Laura Montoya también se defiende contando su versión de la historia. Por su carta sabemos que Eva Castro era una niña nerviosa que aborrecía los bailes y la vida social. Decía amar a su prometido pero le temía como al demonio. Ella misma sirvió de celestina al llevarle la razón al novio cuando la joven decidió entre temblores darle el sí.

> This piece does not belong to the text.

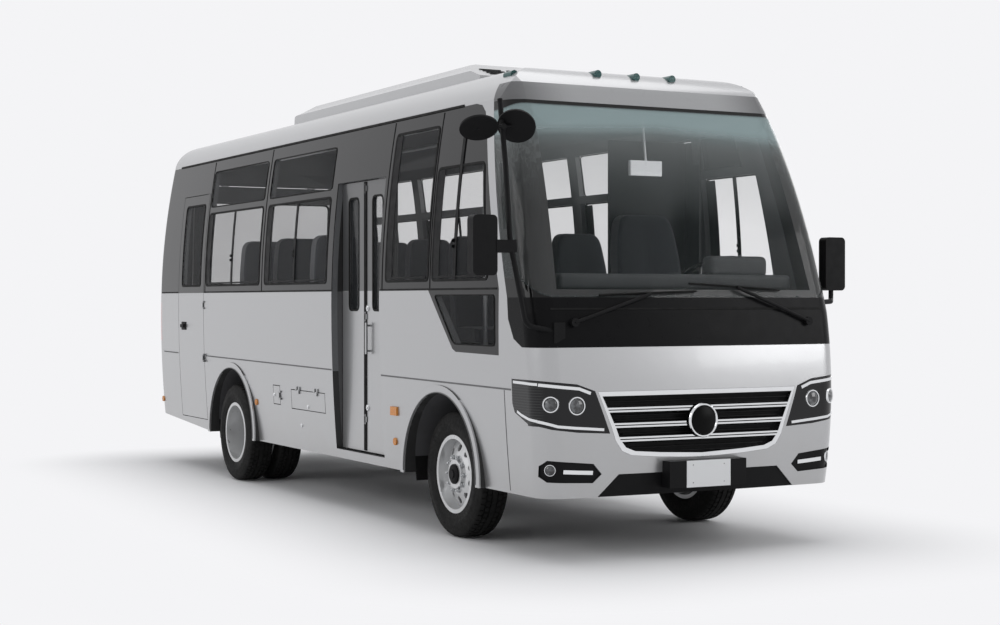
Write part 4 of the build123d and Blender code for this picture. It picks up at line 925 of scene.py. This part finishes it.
class MINIBUS_OT_front(bpy.types.Operator):
    """Louvres and plain roundel of the grille, lamps, fog lamps and mask line"""

    bl_idname = "minibus.front"
    bl_label = "Front"

    def execute(self, context):
        first_z, pitch, half, back_x, front_x = 0.592, 0.026, 0.004, 3.449, 3.468
        slats = []
        for index in range(13):
            rise = pitch * index
            z, reach = first_z + rise, 0.44 + 0.19 * min(1.0, rise / 0.3)
            slats.append(slab("slat", (back_x, -reach, z - half), (front_x, reach, z + half)))
        mount("grille_louvres", slats, "moulded_black", edge=0.003)
        roundel = (3.520, 0, 0.762)
        ring = spun("ring", [(0.082, 0.0), (0.086, 0.007), (0.094, 0.007), (0.098, 0.0)], roundel)
        mount("roundel_rim", [ring], "chrome", smooth=TURNED)
        disc = spun("disc", [(0.0, 0.0), (0.082, 0.0), (0.078, 0.0035), (0.0, 0.006)], roundel)
        mount("roundel_face", [disc], "gloss_black", smooth=TURNED)
        for side, name in SIDES:
            self.headlamp(side, name)
            self.fog_lamp(side, name)
        mask_z, mask_half = 1.392, 0.93
        path = [(-mask_half, mask_z), (mask_half, mask_z)]
        line = strip(path, 0.010, "nose", ["screen_surround"], 0.001, 0.004, 0.04)
        mount("mask_line", [line], "rubber", slot="black_gloss")
        return {"FINISHED"}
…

Todo termina con un alegato sobre la posibilidad de hacer vida espiritual y el derecho a encerrarse, connatural al derecho a salir y andar por donde se antoje. Según la religiosa, se entendía que “el mundo, como enemigo del alma”, tildara a las mujeres que no eran madres o esposas como simples animales. Pero le parecía increíble que los sabios que exaltaban el espíritu no pudieran aceptar que una mujer sola buscara algún ideal sublime para escudarse contra los tiros del mundo: “Si no somos más que animales; si somos seres inútiles; si no servimos ni para ornato ni para recreo; si no tenemos objetivo ni significado en la vida, ¿no es cierto que representamos nuestro papel de bestias chasqueadas e inútiles con demasiada mansedumbre?”.
En esas páginas llenas de argumentos y de rabia contenida Laura Montoya va dejando una estela de liberalismo y respeto a las elecciones individuales, un rastro de inteligencia sencilla alejada del catecismo y los sermones. Habría que darle toda la razón y encumbrarla en el altar de la biblioteca, con la esperanza de que no la dañe la bendición definitiva de El Vaticano.